Consigli per gli acquisti. Anzi no
Omaggio tardivo a Maurizio Costanzo, il titolo del meme di oggi fa il verso al suo proverbiale modo di chiamare la pausa dedicata alla pubblicità e di pubblicità la Rete ha saputo creare mille forme diverse, dai più classici banner, che talvolta ci inseguono dopo aver visto un prodotto senza averlo comprato, a quelle strane televendite che sui social media prendono il nome di “live shopping”.

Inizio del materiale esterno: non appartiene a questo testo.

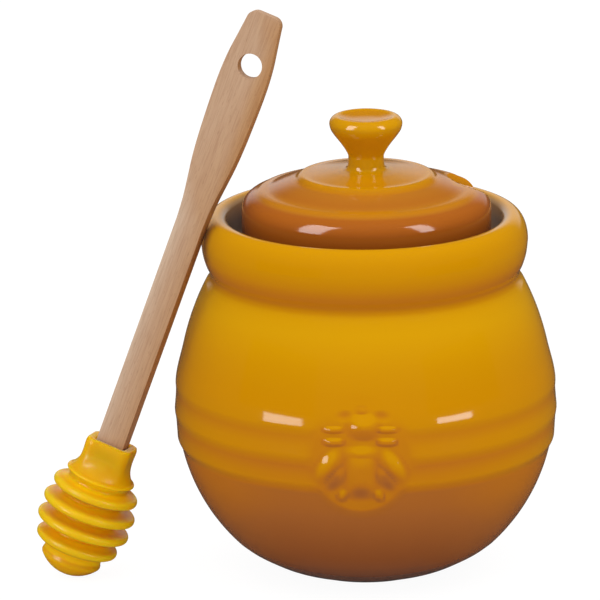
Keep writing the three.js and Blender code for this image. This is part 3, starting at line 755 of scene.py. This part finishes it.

Anche l’utente più distratto di Instagram si sarà reso conto infatti che gli influencer che promuovono ogni giorno un bene diverso non sono davvero dei fan dell’azienda che lo produce e, perché questa réclame sia il più possibile trasparente per i follower, da anni corre l’obbligo, nei post e nelle Stories, di segnalare tali consigli per gli acquisti con l’hashtag #adv, #sponsored o simili quando vi è stato un compenso in denaro o #gifted quando la promozione è stata pubblicata a seguito di un invio gratuito del bene a titolo di prova. Anche i link, contenuti all’interno di un testo, che rimandano all’ottenimento di codici sconto o ad un sito e-commerce dovrebbero vedere citato l’hashtag #aff.
Negli ultimi tempi però, accanto ai volti degli influencer, stanno emergendo le figure dei “deinfluencer”. Questi personaggi, forse non altrettanto seguiti, anziché invocare una scelta, stimolano una riflessione, cercano di mitigare un acquisto d’impulso e invitano a non cadere nelle trappole del marketing online. Sono stati ribattezzati prontamente con questo nome perché sono paladini del consumo critico evidenziando stili di vita alternativi e instillando dubbi in ciascuno di noi. In un mondo dove tutti adottano un tono assertivo, chi mette un pubblico interrogativo non è detto che non sia il benvenuto. Voci fuori dal coro, invitano le persone a non essere “solo” consumatori, ma a diventare persone consapevoli e cittadini adulti della Rete.
Che i social media siano però un mare dove si susseguono onde continue di mode presto destinate a sparire ne siamo tutti consapevoli e si può legittimamente immaginare che anche in questo caso ci si trovi di fronte dell’ennesimo hype acchiappa-like capace di sfruttare l’aggravio dei costi dell’inflazione e la scia della crisi economica. O forse appagare il desiderio frustrato dei disinfluencer di diventare tradizionali – e ben più pagati – influencer. In ogni caso, tutto è un consiglio: che poi si traduca in acquisti dipende da noi.
Dal 2016 è in vigore anche in Italia la “Digital Chart”, un regolamento dell’IAP (Istituto per l’Autodisciplina Pubblicitaria) sulla riconoscibilità delle comunicazioni commerciali diffuse attraverso il web, in cui rientrano anche i post sui social media, i video, le recensioni, i contenuti redazionali, le pubblicità che prevedano un accordo preliminare tra le aziende e i content creator.
Secondo questo documento, tali collaborazioni, quando retribuite, devono essere accompagnate da un disclaimer o da specifici hashtag che rendono evidenti le loro finalità commerciali. Anche le Stories vi sono soggette: secondo lo IAP, “i disclaimer devono essere sovrapposti in modo ben visibile agli elementi visivi di ogni contenuto promozionale”.
Gli hashtag più comuni sono:
- #Ad, #Adv o #Advertising quando vi è stata una trasmissione di denaro;
- #Gitfed o #supplied se vi è stato l’invio di una prova gratuita;
- #Aff quando si tratta di affiliazioni, utilizzato soprattutto per i codici sconto o per i link grazie ai quali il creatore di contenuti viene remunerato in ragione della performance.